声がけして、コミュニケーション能力、湿性嗄声の有無、発声機能の評価を見る。意識障害などでコミュニケーションがとれない、のどが痛くて声が出ない、はスコア3。

嚥下

正常の嚥下でなければスコア2、唾液の嚥下も難しければスコア3。STや主治医につなげるのが大事。

口唇

脱水、微量元素不足など全身と関連のある所見。潰瘍や出血があればスコア3。口角炎にも留意。脱水の是正、保湿(エアコンの向き、長時間の開口による乾燥にはマスク装着)につなげる。

歯・義歯

汚れ(歯垢、食物残渣)が全体的はスコア3、部分的はスコア2。う蝕はスコア2以上。

粘膜

貧血、ビタミン不足、口腔粘膜疾患、カンジダ(免疫低下)に留意。明らかな潰瘍や水疱、厚い白苔、著明な発赤はスコア3で診察を依頼しましょう。

歯肉

歯肉出血はスコア3。浮腫や発赤はスコア2。歯肉に炎症があっても丁寧にブラシを当てることで改善が期待できるのでスコア化後に対策を。

非常に厚い白苔や潰瘍はスコア3、乾燥や乳頭消失、色調変化はスコア2。舌の動きが弱まると汚れがたまりやすいため、湿潤した状態でブラシを当てましょう。

唾液

口腔粘膜をグローブをはめた指で撫でて滑りが良ければスコア1、乾燥し固着する場合はスコア3。

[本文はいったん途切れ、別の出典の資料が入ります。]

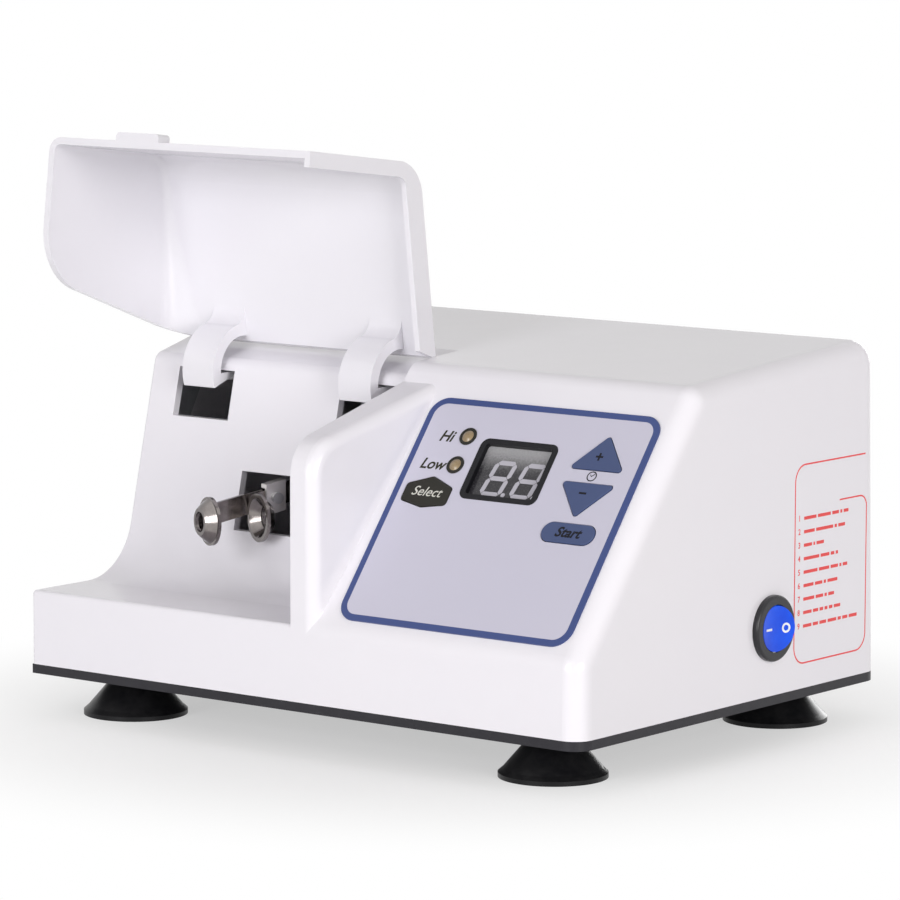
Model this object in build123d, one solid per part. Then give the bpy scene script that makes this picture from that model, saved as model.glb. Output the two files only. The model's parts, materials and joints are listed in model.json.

粘膜の滑りが良くても舌が乾燥していればスコア2。

口腔スクリーニングは種々の方法が提唱されていますが、点数化すること自体が大事ではなく、どのツールを用いても、要は多職種が共通言語を扱い、病棟でどのくらい悪い患者さんがいるのか、その方達にどう介入していくのか、多職種で把握し対処につなげることが大事であると強調されておりました。